8 Responses to “What businesses are for”

  1. Businessmen believe, at an emotional level,
    1. that their employees and customers are thieves, each to the last;
    2. that “the system” is slanted in favor of thieves and particularly against any kind of candid discussion of the overwhelmingly grave problem of universal thievery;
    3. that their employees and customers therefore deserve any kind of covert punishment and degradation that can be devised.

    Anyone who does not believe these things is revolted by the business environment and goes and does something else.

  2. As someone who has spent most of my life in the business world, I can honestly say that neither I nor any of my business associates believes anything even remotely close to what you describe. And we’re still here, doing business and loving it!

  3. Frank, your description doesn’t accord with any business I’ve worked for or worked with, although I’ve been in high tech almost exclusively.

  4. I wish those were the two fundamental objectives for any business. But my impression is that in big business as it is currently practiced, there’s only one fundamental objective: profit. Enable customers to lead better lives? Well, if that helps with profit, sure. Not sure it applies to businesses like ad agencies or military contractors or oil companies or, ahem, enterprise software companies. Enable employees to lead good lives? Well, if that helps with profit, sure. But if your cost-benefit analysis says it’s more expensive to pay for employees who stick around and don’t screw up than it is to see employees as fungible and live with the problems brought by the disgruntled and the unmotivated, then you go for the cheap — the more profitable — solution.

  5. “Keeping morale up” is a debased form of “enable our employees to lead good lives,” but it’s better than nothing.

    I think Frank overstates it. Ed, I agree that what you’re saying is pretty typical.

  6. David, it’s “whoever needs …” not “whomever needs …”

    What you did there is epidemic. The rules governing pronoun case are apparently evaporating rapidly. Here the relevant rule is,”the pronoun takes its case from its use in the clause it’s part of.”

    So, it who/whom or whoever/whomever is at issue, and if it will be the subject of a clause, then:

    Whoever needs the monkey nuts should take them.

    They will belong to whoever is the quickest.

    [“whoever” is the subject of is, and the whole clause “whoever is the quickest” is the subject of the preposition “to,” which is one of the places where things get a little tricky in writing.

    And, of course:

    If who/whom or whoever/whomever is at issue, and it is the object of anything that can take an object, such as an action verb or preposition, then:

    To whom did you give the monkey nuts?

    Etc.

    Note: I think you’re an excellent writer, and I am not impugning your skill and competence.

  7. In the comment above, there’s a typo: “So, if who/whom …” should be “So, if who/whom …”
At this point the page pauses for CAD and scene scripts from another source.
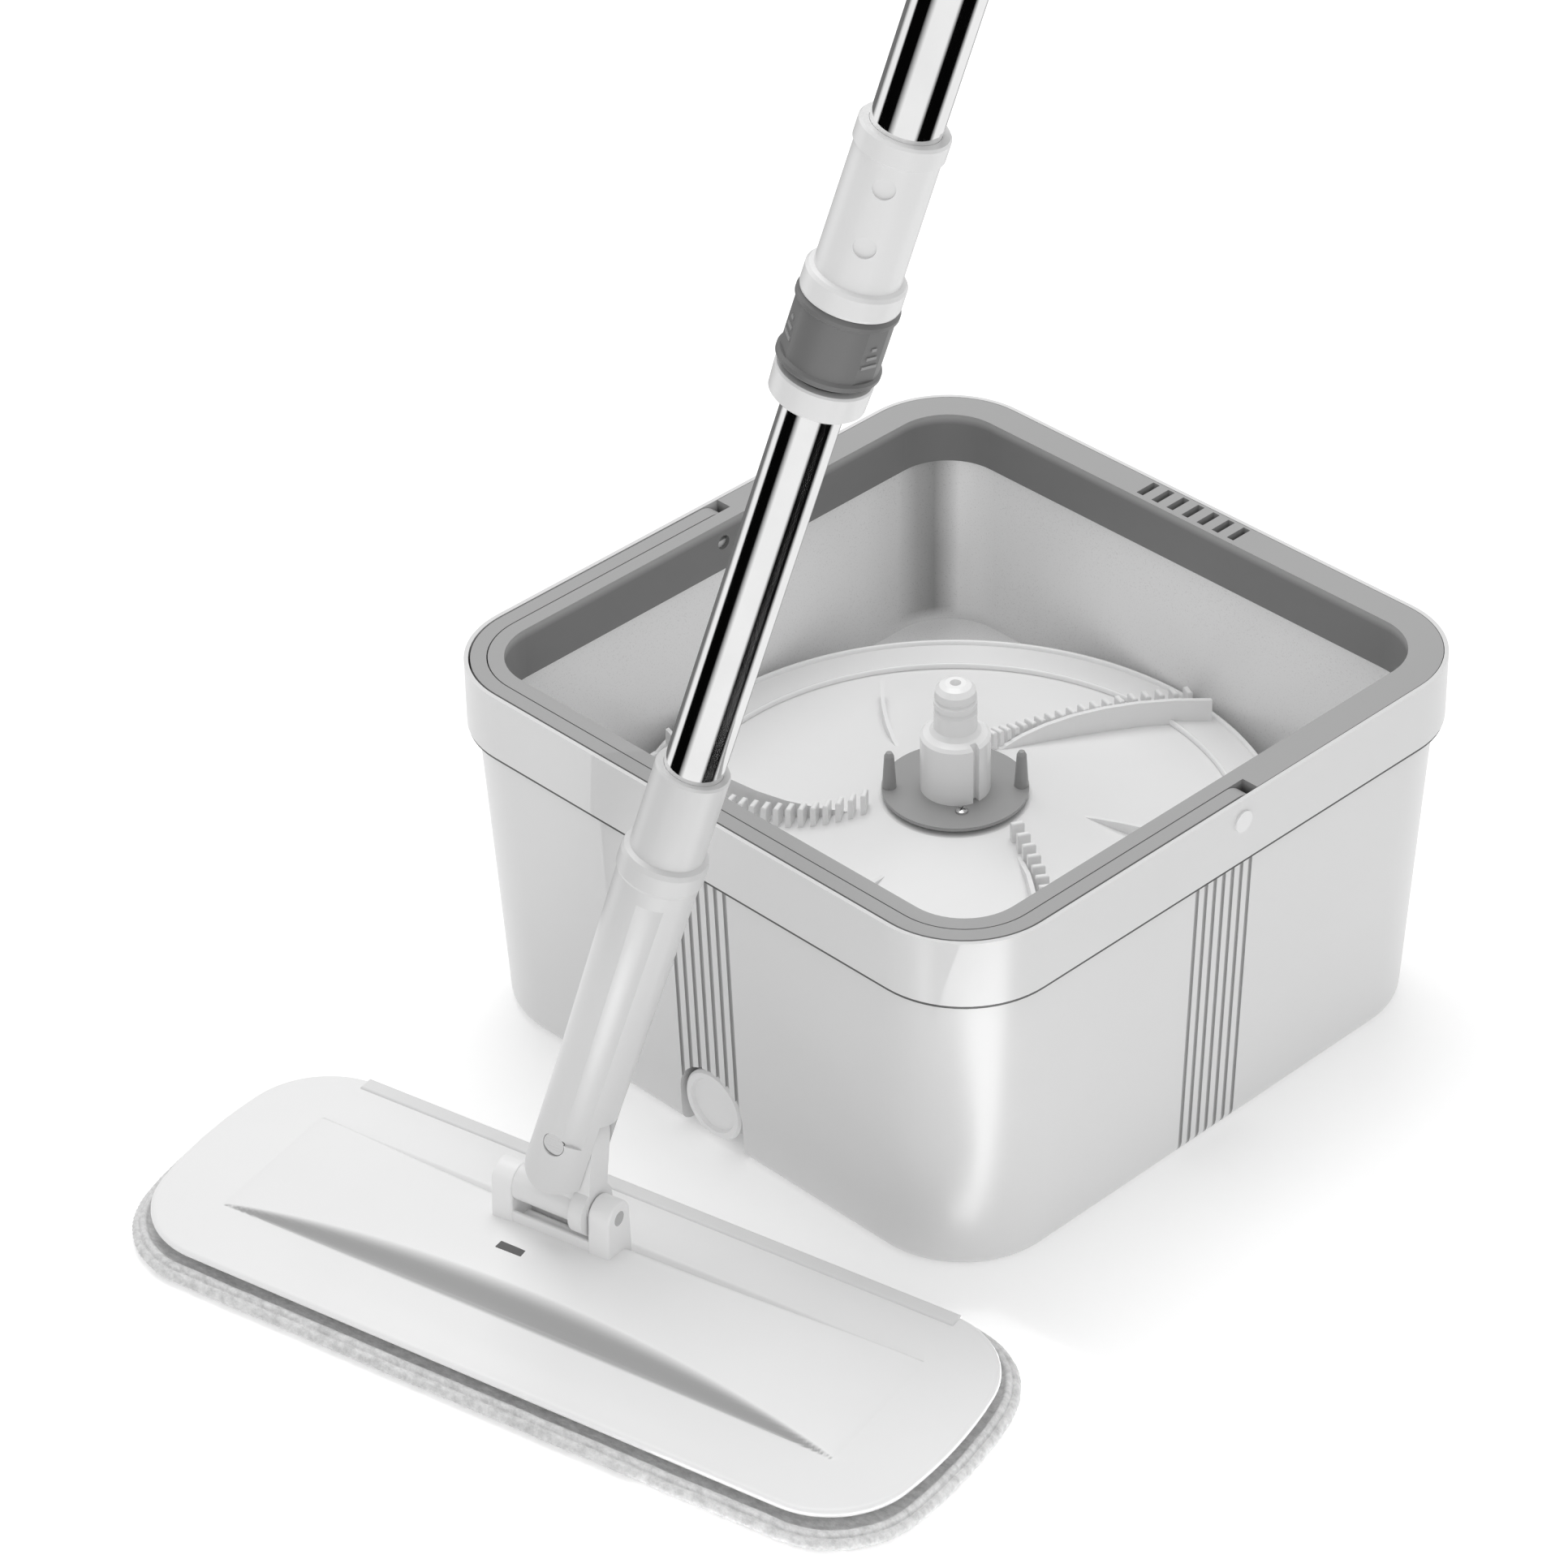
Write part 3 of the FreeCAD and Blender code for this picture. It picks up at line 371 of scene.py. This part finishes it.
RIB_FRONT_X, RIB_RIGHT_Y, RIB_SPAN = 3.0, -4.0, 17.0


def in_rib_groove(place):
    """Whether a point, in mm, lies on the floor or the flanks of one of the bucket's rib grooves."""
    if not 30.0 < place.z < 131.0:
        return False
    side = 137.0 + 5.25 * place.z / 132.0
    front = abs(place.x - RIB_FRONT_X) < RIB_SPAN and 0.1 < side + place.y < 1.0
    right = abs(place.y - RIB_RIGHT_Y) < RIB_SPAN and 0.1 < side - place.x < 1.0
    return front or right


# ---------------------------------------------------------------- mesh helpers
def add_mesh(name, vertices, faces, material, matrix=None, angle=40):
    """A smooth-shaded mesh object."""
    mesh = bpy.data.meshes.new(name)
    mesh.from_pydata(vertices, [], faces)
    mesh.validate()
    builder = bmesh.new()
    builder.from_mesh(mesh)
    bmesh.ops.remove_doubles(builder, verts=builder.verts, dist=0.000002)
    bmesh.ops.recalc_face_normals(builder, faces=builder.faces)
    builder.to_mesh(mesh)
    builder.free()
    item = bpy.data.objects.new(name, mesh)
    bpy.context.scene.collection.objects.link(item)
    mesh.materials.append(MATERIALS[material])
    smooth_shading(item, angle)
    if matrix is not None:
        item.matrix_world = matrix
    return item


def rings_to_mesh(rings, close_start=True, close_end=True):
    """Vertices and faces of a skin over closed rings that all have the same number of points."""
    count = len(rings[0])
    vertices = [point for ring in rings for point in ring]
    faces = []
    for level in range(len(rings) - 1):
        low = level * count
        for here in range(count):
            there = (here + 1) % count
            faces.append((low + here, low + there, low + count + there, low + count + here))
    if close_start:
        faces.append(tuple(range(count - 1, -1, -1)))
    if close_end:
        last = (len(rings) - 1) * count
        faces.append(tuple(range(last, last + count)))
    return vertices, faces


def smooth_step(share):
    share = max(0.0, min(1.0, share))
    return share * share * (3 - 2 * share)


# ---------------------------------------------------------------- mop head
HEAD_STEP = 1.3


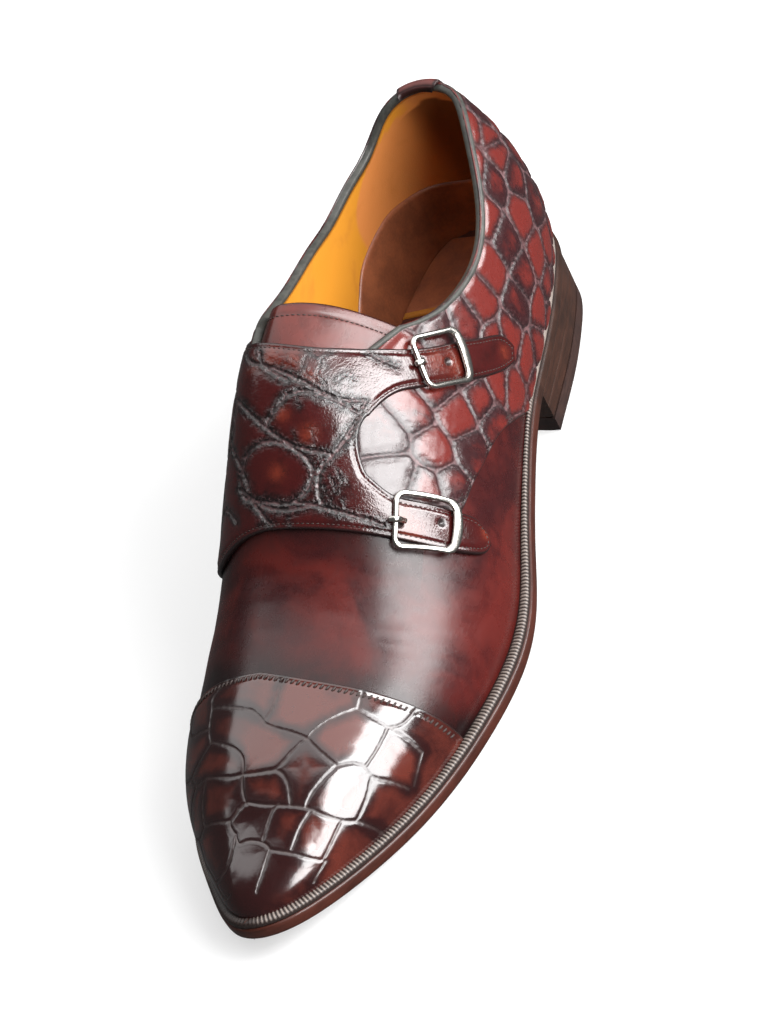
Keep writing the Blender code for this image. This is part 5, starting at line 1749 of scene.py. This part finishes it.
# %% [markdown]
# ## Buckles
#
# Each strap is held by a steel frame and a prong. The frame is bent from round-edged bar and its outer side
# is wider and bowed, so that the strap slides easily. It follows the curve of the foot, therefore it is not
# modelled flat: its outline is drawn in mm along and across the strap and then laid on the last.

# %% Buckle frames and prongs
# middle of the frame and the point that its strap aims at: section, place, section, place
BUCKLES = {"upper": (7.92, 0.558, 9.11, 0.810), "lower": (5.91, 0.540, 6.24, 0.785)}
FRAME_LENGTH, FRAME_WIDTH, FRAME_RADIUS = 22.8, 19.4, 3.0
BAR_SIDES = 18


def buckle_frame_axes(buckle, height):
    """Change of place for a mm along the strap and for a mm across it, as (a, v)."""
    a, v, tip_a, tip_v = buckle
    here = on_upper(a, v, height)
    da = (on_upper(a + NUDGE, v, height) - here) / NUDGE
    dv = (on_upper(a, v + NUDGE, height) - here) / NUDGE
    tangents = np.stack([da, dv], -1)
    aim = tangents @ np.array([tip_a - a, tip_v - v])
    aim /= np.linalg.norm(aim)
    side = np.cross(np.cross(da, dv), aim)
    side /= np.linalg.norm(side)
    return np.linalg.pinv(tangents) @ np.stack([aim, side], -1)


def over_strap(buckle, along, side, height):
    """Points over the strap: mm along it, mm across it, mm above the upper."""
    shift = np.stack([along, side], -1) @ buckle_frame_axes(buckle, 2.5).T
    return on_upper(buckle[0] + shift[..., 0], buckle[1] + shift[..., 1], height)


def bar(name, path, up, wide, thick, closed, finish):
    """A bar of rounded section carried along a path; wide may change along it."""
    ahead = np.roll(path, -1, 0) if closed else np.vstack([path[1:], 2 * path[-1] - path[-2]])
    behind = np.roll(path, 1, 0) if closed else np.vstack([2 * path[0] - path[1], path[:-1]])
    side = np.cross(ahead - behind, up)
    side /= np.linalg.norm(side, axis=1, keepdims=True)
    turn = np.linspace(0, 2 * np.pi, BAR_SIDES + 1)
    c, s = np.cos(turn), np.sin(turn)
    c, s = np.sign(c) * np.abs(c) ** 0.75, np.sign(s) * np.abs(s) ** 0.75
    wide = np.broadcast_to(wide, len(path))
    thick = np.broadcast_to(thick, len(path))
    rings = path[:, None] + c[None, :, None] * side[:, None] * wide[:, None, None] / 2
    rings = rings + s[None, :, None] * up[:, None] * thick[:, None, None] / 2
    if closed:
        rings = np.concatenate([rings, rings[:1]])
    faces = [grid_quads(*rings.shape[:2])]
    if not closed:
        last = (len(rings) - 1) * (BAR_SIDES + 1)
        faces.append([list(range(BAR_SIDES)), list(range(last, last + BAR_SIDES))[::-1]])
    return make_piece(name, rings, faces, finish)


def buckle(name, numbers):
    """Frame and prong of one buckle: the frame is a closed bar whose outer side is wider and bowed."""
    quarter_turn = np.linspace(0, np.pi / 2, 13)
    half_l, half_w = FRAME_LENGTH / 2 - 1.2, FRAME_WIDTH / 2 - 1.1
    corners = []
    for k, (x, y) in enumerate([(1, 1), (-1, 1), (-1, -1), (1, -1)]):
        angle = quarter_turn + k * np.pi / 2
        corners.append(np.column_stack([
            x * (half_l - FRAME_RADIUS) + FRAME_RADIUS * np.cos(angle),
            y * (half_w - FRAME_RADIUS) + FRAME_RADIUS * np.sin(angle),
        ]))
    outline = np.vstack(corners + [corners[0][:1]])
    length = run(outline, 0)
    at = np.linspace(0, length[-1], 161)[:-1]
    along, side = (np.interp(at, length, outline[:, k]) for k in (0, 1))
    outer = ease((along - half_l + 4.2) / 3.5)
    bow = outer * np.cos(np.clip(side / half_w, -1, 1) * np.pi / 2)
    along = along + 0.9 * bow
    height = 3.6 + 0.35 * bow
    path = over_strap(numbers, along, side, height)
    up = over_strap(numbers, along, side, height + 1) - path
    wide = 1.9 + 1.7 * outer * (0.5 + 0.5 * bow)
    frame_piece = bar("frame_" + name, path, up, wide, 1.6, True, bright_steel)
    dress(frame_piece, ["buckle_frame_" + name])
    share = np.linspace(0, 1, 26)
    along = -5.2 - share * 7.6
    height = 1.3 + 3.7 * ease(share * 1.5) - 0.9 * ease((share - 0.72) / 0.3)
    path = over_strap(numbers, along, 0 * along, height)
    up = over_strap(numbers, along, 0 * along, height + 1) - path
    size = np.sqrt(1 - np.clip((share - 0.93) / 0.075, 0, 1) ** 2)
    prong = bar("prong_" + name, path, up, 2.0 * size + 0.05, 1.5 * size + 0.05, False, bright_steel)
    dress(prong, ["buckle_prong_" + name])


for name, numbers in BUCKLES.items():
    buckle(name, numbers)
  8. As a business person who enjoys what he does and attempts to live up to your #2 I despair that the deck is so wildly stacked against the premise.

    Whenever I read “.. achieved a profit of only _____” in an analysts report I shudder. The purpose of “success” in businesses has become so perverted as to remove all human scale and be driven solely by ever larger profits. If that is one’s sole metric then the ‘logical’ choices you ‘must’ make can not be human based.

    Yes, before hate rains down on my head, profit is one essential motive in business – I do not run a 501(c)3 – but it is not the sole, single motive … to me.

    I consider our business successful in part because our Company has contributed well over $35 million in wages, benefits, etc. to the local economy since 1999. Could the Company have been run to deliver higher profits? Of course, but at what ultimate cost?

    Our customers, vendors and partners enjoy working with us because our people actually care about what they do, they share a desire to have our Company succeed and they know that as the Company prospers so do they.

    Are we creating wealth? Absolutely. Do we want and expect to create more? Without question. Are we doing quality work we can take pride in? Again, a yes rings out (and of course perfection is never attained so we do make human mistakes now and then) Yet, in many decisions over the years I have taken into account the human reality and not solely the balance sheet.

    As a 59 year old the American Dream, as I internalized it, was about opportunity – not a birthright nor ticket to obscene wealth. If you worked hard and created value you would be rewarded. I have proved it is possible and without succumbing to the “thievery” Frank describes. Of course, since I am not living in a mansion, have not 100% of the time “maximized profits” many of those who judge a Company’ ‘value’ purely on spreadsheets might suggest I have failed. They would be wrong.